Harding University in Searcy, Arkansas is a robust Christian college with 6,500 students. Ninety majors, thirteen pre-professional programs, and twelve graduate and professional degrees encompass the academic offerings. As the largest private university in Arkansas, Harding offers a well-rounded intellectual experience in a Biblical context. The Honors College also offers in-depth and supplementary study for accelerated students.
Majors from all programs are required to fulfill liberal arts requirements that include seven categories: spiritual and moral values, communications and critical thinking, the individual and social environment, the natural world, the creative spirit, the historical perspective, and global literacy. A moral code signed by all students creates an atmosphere where everyone is held to high standards.
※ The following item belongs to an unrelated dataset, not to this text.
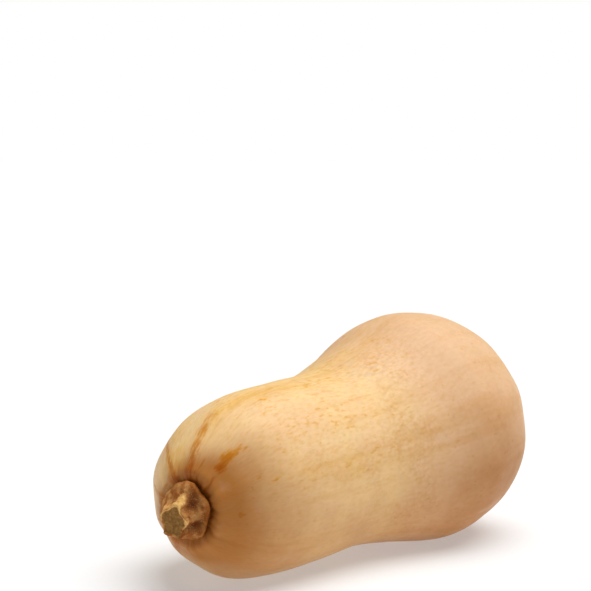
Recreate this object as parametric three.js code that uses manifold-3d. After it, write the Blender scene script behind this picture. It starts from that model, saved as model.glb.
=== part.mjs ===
// A butternut squash lying on its side: one grown fruit and the cut stump of its stem.
// Millimetres, +Z up. The long axis runs along X with the stem towards -X, the fruit rests on the
// plane z = 0, and the origin is under the middle of the bounding box.
import * as THREE from 'three';
import * as BufferGeometryUtils from 'three/addons/utils/BufferGeometryUtils.js';
import Module from 'manifold-3d';

const { clamp, degToRad, smoothstep } = THREE.MathUtils;

// Driving dimensions of the fruit.
const FRUIT_LENGTH = 228;
const BULB_RADIUS = 59.3;
const NECK_RADIUS = 46.3;
const SEAT_RADIUS = 18; // the shallow dish round the stem ends at this rim

// Stations along the fruit, from the bottom of the dish that holds the stem, out over its rim, along
// the neck and the bulb and round to the dimple at the blossom end. Each station gives its place as a
// share of the length, its radius, how far the centre of its section lies to the side (+Y), and how
// high that centre is. The neck bends gently to one side and lies lower than the bulb.
const FRUIT_STATIONS = [
	[ 0.015, 0, 4.0, 40.5 ],
	[ 0.010, SEAT_RADIUS * 0.5, 4.0, 40.3 ],
	[ 0.0025, SEAT_RADIUS * 0.8, 3.8, 40.2 ],
	[ 0.000, SEAT_RADIUS, 3.7, 40.1 ],
	[ 0.014, NECK_RADIUS * 0.47, 4.1, 40.4 ],
	[ 0.050, NECK_RADIUS * 0.65, 5.3, 41.2 ],
	[ 0.115, NECK_RADIUS * 0.865, 7.0, 42.6 ],
	[ 0.210, NECK_RADIUS * 0.976, 8.0, 44.2 ],
	[ 0.330, NECK_RADIUS, 6.1, 45.8 ],
	[ 0.450, NECK_RADIUS * 0.994, 1.9, 48.4 ],
	[ 0.570, BULB_RADIUS * 0.875, - 2.5, 52.5 ],
	[ 0.680, BULB_RADIUS, - 4.8, 56.1 ],
	[ 0.780, BULB_RADIUS * 0.975, - 5.5, 57.4 ],
	[ 0.870, BULB_RADIUS * 0.88, - 5.7, 58.0 ],
	[ 0.945, BULB_RADIUS * 0.666, - 5.8, 57.5 ],
	[ 0.985, BULB_RADIUS * 0.354, - 5.8, 56.9 ],
	[ 0.998, BULB_RADIUS * 0.15, - 5.8, 56.7 ],
	[ 0.993, 0, - 5.8, 56.7 ],
];

// The sections are not quite round. Each lobing swells the radius a number of times round the fruit,
// by a share of the radius, with its crest at an angle in degrees from +Y towards +Z.
const LOBINGS = [
	{ folds: 2, neck: { swell: 0.0165, crest: - 7.8 }, bulb: { swell: 0.0206, crest: 28.1 } },
	{ folds: 3, neck: { swell: 0.0209, crest: 3.8 }, bulb: { swell: 0.0241, crest: - 21.8 } },
	{ folds: 5, neck: { swell: 0.0051, crest: - 7.7 }, bulb: { swell: 0.007, crest: 10.6 } },
];
const NECK_LOBING_ENDS = 0.36;
const BULB_LOBING_STARTS = 0.68;
const LOBING_FADE = 0.1; // share of the length, at each end, over which the lobes die out

// Driving dimensions of the stem stump.
const STEM_HEIGHT = 15;
const SKIRT_RADIUS = 13.5;
const STUMP_RADIUS = 7.6;
const STEM_SAG = 3.2; // how far the cut end hangs below the middle of the skirt
const RIDGES = 5;
const RIDGE_ANGLE = degToRad( 85 ); // where one of the ridges runs, from -Y towards +Z

// Stations of the stump, from its hidden foot over the lip of the skirt and the waist to the rim and
// the sunken pith of the cut end: height above the bottom of the dish, mean radius, and how far the
// ridges stand out as a share of that radius.
const STEM_STATIONS = [
	[ - 1, 0, 0 ],
	[ - 1, SKIRT_RADIUS * 0.67, 0.02 ],
	[ 1.5, SKIRT_RADIUS * 0.9, 0.03 ],
	[ 3.6, SKIRT_RADIUS, 0.05 ],
	[ 5.4, SKIRT_RADIUS * 0.96, 0.06 ],
	[ 7.2, SKIRT_RADIUS * 0.8, 0.1 ],
	[ 9.2, STUMP_RADIUS * 1.13, 0.15 ],
	[ 11.8, STUMP_RADIUS * 1.01, 0.15 ],
	[ STEM_HEIGHT - 0.6, STUMP_RADIUS, 0.13 ],
	[ STEM_HEIGHT, STUMP_RADIUS * 0.92, 0.13 ],
	[ STEM_HEIGHT - 0.5, STUMP_RADIUS * 0.68, 0.12 ],
	[ STEM_HEIGHT - 0.8, 0, 0 ],
];

const GAP = 0.3; // clearance between the stem and the fruit
const FLOOR_BLOCK = 400; // side of the block that is cut away below z = 0

const wasm = await Module();
wasm.setup();

// A closed surface from a function of two parameters: t runs from the first pole to the last, and the
// angle runs once round. The rings between the poles share their vertices.
function closedSurface( pointAt, ringCount, segmentCount ) {

	const positions = [];
	const indices = [];
	positions.push( ...pointAt( 0, 0 ).toArray() );
	for ( let ring = 1; ring < ringCount; ring ++ ) {

		for ( let segment = 0; segment < segmentCount; segment ++ ) {

			const angle = 2 * Math.PI * segment / segmentCount;
			positions.push( ...pointAt( ring / ringCount, angle ).toArray() );

		}

	}

	positions.push( ...pointAt( 1, 0 ).toArray() );
	const lastPole = positions.length / 3 - 1;
	const index = ( ring, segment ) => 1 + ( ring - 1 ) * segmentCount + segment % segmentCount;
	for ( let segment = 0; segment < segmentCount; segment ++ ) {

		indices.push( 0, index( 1, segment + 1 ), index( 1, segment ) );
		for ( let ring = 1; ring < ringCount - 1; ring ++ ) {

			const [ a, b ] = [ index( ring, segment ), index( ring, segment + 1 ) ];
			const [ c, d ] = [ index( ring + 1, segment ), index( ring + 1, segment + 1 ) ];
			indices.push( a, b, c, b, d, c );

		}

		indices.push( index( ringCount - 1, segment ), index( ringCount - 1, segment + 1 ), lastPole );

	}

	const geometry = new THREE.BufferGeometry();
	geometry.setAttribute( 'position', new THREE.Float32BufferAttribute( positions, 3 ) );
	geometry.setIndex( indices );
	return geometry;

}

// The share by which the fruit's radius swells at a place along its length and round its section.
function lobeSwell( share, angle ) {

	const bulbward = smoothstep( share, NECK_LOBING_ENDS, BULB_LOBING_STARTS );
	const fade = clamp( share / LOBING_FADE, 0, 1 ) * clamp( ( 1 - share ) / LOBING_FADE, 0, 1 );
	let swell = 0;
	for ( const { folds, neck, bulb } of LOBINGS ) {

		const neckLobe = neck.swell * Math.cos( folds * ( angle - degToRad( neck.crest ) ) );
		const bulbLobe = bulb.swell * Math.cos( folds * ( angle - degToRad( bulb.crest ) ) );
		swell += fade * ( ( 1 - bulbward ) * neckLobe + bulbward * bulbLobe );

	}

	return swell;

}

const fruitProfile = new THREE.SplineCurve(
	FRUIT_STATIONS.map( ( [ share, radius ] ) => new THREE.Vector2( share * FRUIT_LENGTH, radius ) ) );
const fruitCentreLine = new THREE.SplineCurve(
	FRUIT_STATIONS.map( ( [ , , side, height ] ) => new THREE.Vector2( side, height ) ) );

// A point of the skin before the resting flats are cut.
function fruitPoint( t, angle ) {

	const { x: along, y: radius } = fruitProfile.getPoint( t );
	const { x: side, y: height } = fruitCentreLine.getPoint( t );
	const swollen = Math.max( radius, 0 ) * ( 1 + lobeSwell( along / FRUIT_LENGTH, angle ) );
	return new THREE.Vector3(
		along - FRUIT_LENGTH / 2,
		side + swollen * Math.cos( angle ),
		height + swollen * Math.sin( angle ) );

}

const stemProfile = new THREE.SplineCurve(
	STEM_STATIONS.map( ( [ height, radius ] ) => new THREE.Vector2( height, radius ) ) );
const stemFluting = new THREE.SplineCurve(
	STEM_STATIONS.map( ( [ height, , fluting ] ) => new THREE.Vector2( height, fluting ) ) );

// A point of the stump. It grows out of the dish towards -X, and its axis curves down towards the cut.
function stemPoint( t, angle ) {

	const seat = fruitPoint( 0, 0 );
	const { x: height, y: radius } = stemProfile.getPoint( t );
	const fluting = stemFluting.getPoint( t ).y;
	const ridged = Math.max( radius, 0 ) * ( 1 + fluting * Math.cos( RIDGES * ( angle - RIDGE_ANGLE ) ) );
	const sag = STEM_SAG * Math.sign( height ) * ( height / STEM_HEIGHT ) ** 2;
	return new THREE.Vector3(
		seat.x - height,
		seat.y - ridged * Math.cos( angle ),
		seat.z - sag + ridged * Math.sin( angle ) );

}

function toSolid( geometry ) {

	const bare = geometry.clone();
	bare.deleteAttribute( 'normal' );
	bare.deleteAttribute( 'uv' );
	const merged = BufferGeometryUtils.mergeVertices( bare );
	return new wasm.Manifold( new wasm.Mesh( {
		numProp: 3,
		vertProperties: Float32Array.from( merged.attributes.position.array ),
		triVerts: Uint32Array.from( merged.index.array ),
	} ) );

}

function toGeometry( solid ) {

	const { vertProperties, triVerts } = solid.getMesh();
	const geometry = new THREE.BufferGeometry();
	geometry.setAttribute( 'position', new THREE.BufferAttribute( vertProperties, 3 ) );
	geometry.setIndex( new THREE.BufferAttribute( triVerts, 1 ) );
	return geometry;

}

// A copy of a closed surface with every vertex moved out along its normal.
function grown( geometry, distance ) {

	const copy = geometry.clone();
	copy.computeVertexNormals();
	const { position, normal } = copy.attributes;
	const moved = new THREE.Vector3();
	const outward = new THREE.Vector3();
	for ( let vertex = 0; vertex < position.count; vertex ++ ) {

		moved.fromBufferAttribute( position, vertex );
		outward.fromBufferAttribute( normal, vertex );
		moved.addScaledVector( outward, distance );
		position.setXYZ( vertex, moved.x, moved.y, moved.z );

	}

	return copy;

}

// The fruit, with two shallow flats where it rests: one under the bulb and one under the neck.
function fruitGeometry( skin ) {

	const floorBlock = new THREE.BoxGeometry( FLOOR_BLOCK, FLOOR_BLOCK, FLOOR_BLOCK );
	floorBlock.translate( 0, 0, - FLOOR_BLOCK / 2 );
	return toGeometry( toSolid( skin ).subtract( toSolid( floorBlock ) ) );

}

// The stump, its foot shaped to the dish with a thin gap.
function stemGeometry( skin ) {

	const stump = closedSurface( stemPoint, 2 * ( STEM_STATIONS.length - 1 ), 8 * RIDGES );
	return toGeometry( toSolid( stump ).subtract( toSolid( grown( skin, GAP ) ) ) );

}

const skin = closedSurface( fruitPoint, 3 * ( FRUIT_STATIONS.length - 1 ), 60 );

const fruit = new THREE.Mesh(
	fruitGeometry( skin ),
	new THREE.MeshStandardMaterial( { color: '#e0b47a', roughness: 0.48, metalness: 0 } ) );
fruit.name = 'fruit';

const stem = new THREE.Mesh(
	stemGeometry( skin ),
	new THREE.MeshStandardMaterial( { color: '#8a5a3c', roughness: 0.85, metalness: 0 } ) );
stem.name = 'stem';

const group = new THREE.Group();
group.add( fruit, stem );

// Put the middle of the bounding box over the origin.
const middle = new THREE.Box3().setFromObject( group ).getCenter( new THREE.Vector3() );
group.position.set( - middle.x, - middle.y, 0 );

export default group;
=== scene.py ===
"""A butternut squash lying on its side, with the corky stump of its cut stem.

The stem points towards -X and the blossom end towards +X. Everything is in metres, in the frame of the
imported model. Angles round the fruit run from +Y towards +Z, so a quarter turn is the top of the fruit.
"""

from itertools import product

import bpy
import numpy as np
from mathutils import Matrix, Vector


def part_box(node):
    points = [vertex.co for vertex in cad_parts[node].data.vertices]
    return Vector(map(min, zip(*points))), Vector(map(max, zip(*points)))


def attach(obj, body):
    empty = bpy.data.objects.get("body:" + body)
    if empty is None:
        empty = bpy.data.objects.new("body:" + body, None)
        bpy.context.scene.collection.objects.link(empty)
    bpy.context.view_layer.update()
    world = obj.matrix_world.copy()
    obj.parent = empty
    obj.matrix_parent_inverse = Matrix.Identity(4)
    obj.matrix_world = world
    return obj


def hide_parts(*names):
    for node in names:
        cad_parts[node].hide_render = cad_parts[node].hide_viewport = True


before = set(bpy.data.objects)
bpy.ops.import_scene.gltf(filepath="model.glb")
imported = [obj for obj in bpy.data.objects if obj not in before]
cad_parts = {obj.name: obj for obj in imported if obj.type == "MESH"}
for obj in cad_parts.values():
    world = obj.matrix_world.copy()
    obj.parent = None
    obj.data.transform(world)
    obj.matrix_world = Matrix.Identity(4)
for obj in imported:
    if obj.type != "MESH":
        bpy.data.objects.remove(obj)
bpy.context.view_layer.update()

MM = 0.001
TURN = 2 * np.pi

# The fruit's sizes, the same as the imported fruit's. Its surface is stretched to that fruit's box.
FRUIT_LENGTH = 228 * MM
BULB = 59.3 * MM
NECK = 46.3 * MM
SEAT = 18 * MM  # radius of the rim of the shallow dish that the stem sits in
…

Hillsdale College in Hillsdale, Michigan is a liberal arts college with 1,300 students. Offering 34 traditional majors, 8 interdisciplinary majors, and 9 pre-professional programs, its core curriculum exemplifies the tradition of a classic liberal arts program. All students, regardless of major, are required to take courses in humanities, natural science, and social science during their first two years.
Independence is an important theme at Hillsdale. Upon its founding in 1844, it was the nation’s first college to prohibit discrimination based on race, sex, or religion in its charter. Ever since, the institution has not taken a penny from the federal government. When some students received federal loans in the 1970s, Hillsdale quickly reacted by maintaining independence and rejecting government quotas.
Hillsdale provides students with a well-rounded education that focuses on liberty. Students learn what liberty means and the moral conditions of its preservation. They develop the skills to be productive citizens and the character to be good ones. The mission statement sums up the college well.
It reads: “The College considers itself a trustee of modern man’s intellectual and spiritual inheritance from the Judeo-Christian faith and Greco-Roman culture, a heritage finding its clearest expression in the American experiment of self-government under law.”